Pertanyaannya, apa masih kurang tambahan Rp46 triliun bagi KPU untuk membuat pemilu yang sederhana? KPU butuh berapa supaya petugas KPPS tak perlu begadang untuk menghitung suara?

KPU sepertinya tak belajar maksimal dari pengalaman pemilu sebelumnya. 

KPU yang beranggotakan orang-orang yang selama ini aktif di kegiatan kepemiluan mestinya sudah paham dengan kendala teknis yang bakal dihadapi petugas KPPS di lapangan. Mulai dari kurangnya surat suara, hasil penghitungan suara yang tidak sesuai dengan jumlah surat, hingga metode baru bernama Sistem Informasi Rekapitulasi (Sirekap) yang nyatanya kerap tidak bisa diakses. 

Itu masih belum ditambah dengan kewajiban petugas KPPS membagikan undangan dan menyiapkan TPS. 

Jelas pemilu butuh evaluasi total. Bukan cuma KPU yang mesti dimintai pertanggung jawabannya, sistem pemilu pun mesti dikoreksi total.

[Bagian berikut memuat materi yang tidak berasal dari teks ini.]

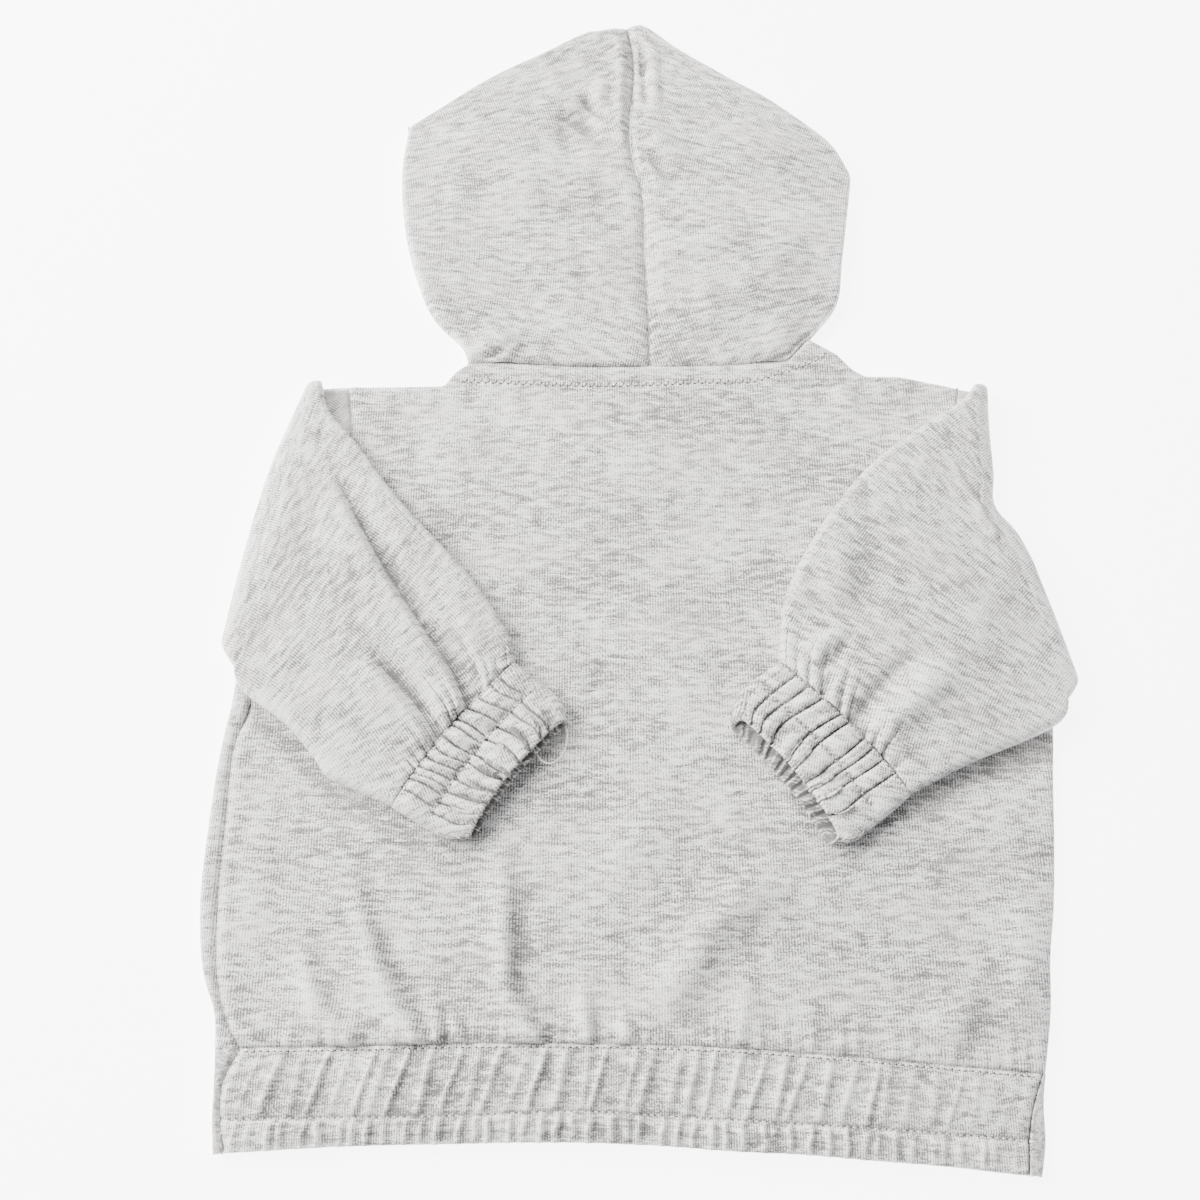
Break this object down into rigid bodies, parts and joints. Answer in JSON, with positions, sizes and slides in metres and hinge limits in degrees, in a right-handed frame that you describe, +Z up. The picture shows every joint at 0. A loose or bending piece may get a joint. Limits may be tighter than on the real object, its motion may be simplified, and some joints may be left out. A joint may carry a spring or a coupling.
{
  "type": "toddler hoodie",
  "caption": "Hooded fleece sweatshirt for a toddler, laid face down with its sleeves folded over the back, gathered cuffs and waistband.",
  "frame": {"origin": "on the surface that the garment lies on, under the middle of its outline", "axes": "+X to the right as seen from above with the hood away, +Y from the waistband to the hood, +Z up from the surface"},
  "size_m": [0.3562, 0.5366, 0.0148],
  "materials": {
    "fleece": "heathered oatmeal fleece knit, matt",
    "band_fleece": "the same heathered fleece gathered over elastic, with rows of stitching, matt"
  },
  "bodies": {
    "root": {"front_panel": "fleece", "back_panel": "fleece", "waistband_front": "band_fleece", "waistband_back": "band_fleece", "sleeve_left": "fleece", "sleeve_right": "fleece", "cuff_left": "band_fleece", "cuff_right": "band_fleece", "hood_left": "fleece", "hood_right": "fleece"}
  },
  "joints": []
}
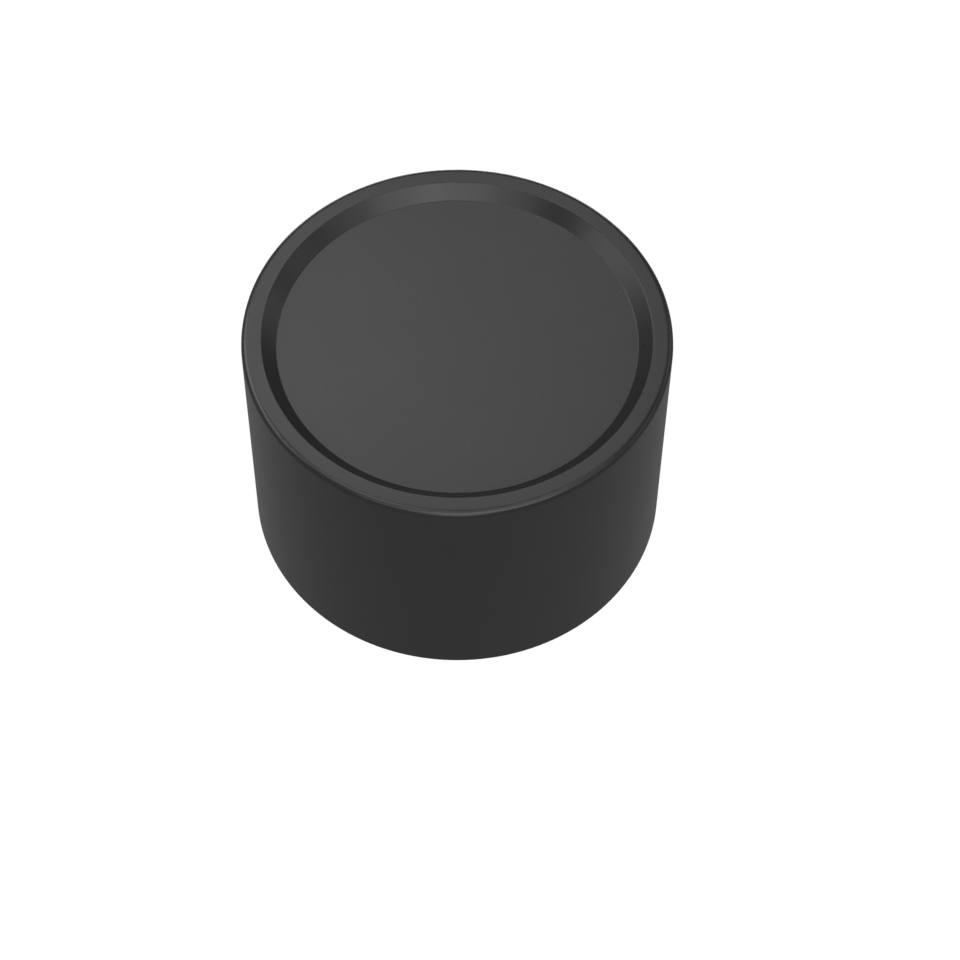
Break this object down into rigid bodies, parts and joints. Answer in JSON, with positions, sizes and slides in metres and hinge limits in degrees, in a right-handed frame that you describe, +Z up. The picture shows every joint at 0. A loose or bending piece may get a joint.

Keserentakan pemilu yang salah satunya bertujuan untuk menekan biaya malah yang terjadi sebaliknya, justru harus dibayar mahal dengan nyawa. Sudah dua kali pemilu serentak digelar, dua kali pula pemilu jadi ladang pembantaian.

Rasanya tak perlu menunggu pemilu berikutnya untuk membuktikan sistem yang dijalankan selama ini membutuhkan nyawa sebagai penggantinya. Cukup keledai yang jadi perumpamaan karena jatuh di lubang yang sama dua kali akibat bodoh namun keras kepala.

UU No 7/2017 tentang Pemilihan Umum harus segera direvisi untuk mendesain ulang model pemilu kita. Memilih secara serentak presiden dan wakil presiden, serta anggota DPR, DPD, DPRD provinsi, dan DPRD kabupaten/kota terbukti berbiaya jauh lebih mahal.

Anggota DPR hasil Pemilu 2024 saatnya memikirkan opsi-opsi pelaksanaan pemilu berikutnya. Salah satu opsinya yakni dengan memisahkan pemilu legislatif daerah untuk memilih anggota DPRD provinsi dan DPRD kabupaten/kota dengan pemilu nasional untuk memilih presiden dan wakil presiden serta anggota DPR dan DPD.

Atau opsi lainnya, pemilu tetap digelar bersamaan namun dilakukan dengan memanfaatkan teknologi yang sudah serbacanggih saat ini.

Sekali lagi, cukup keledai yang dua kali jatuh, sementara kita bukan bangsa keledai.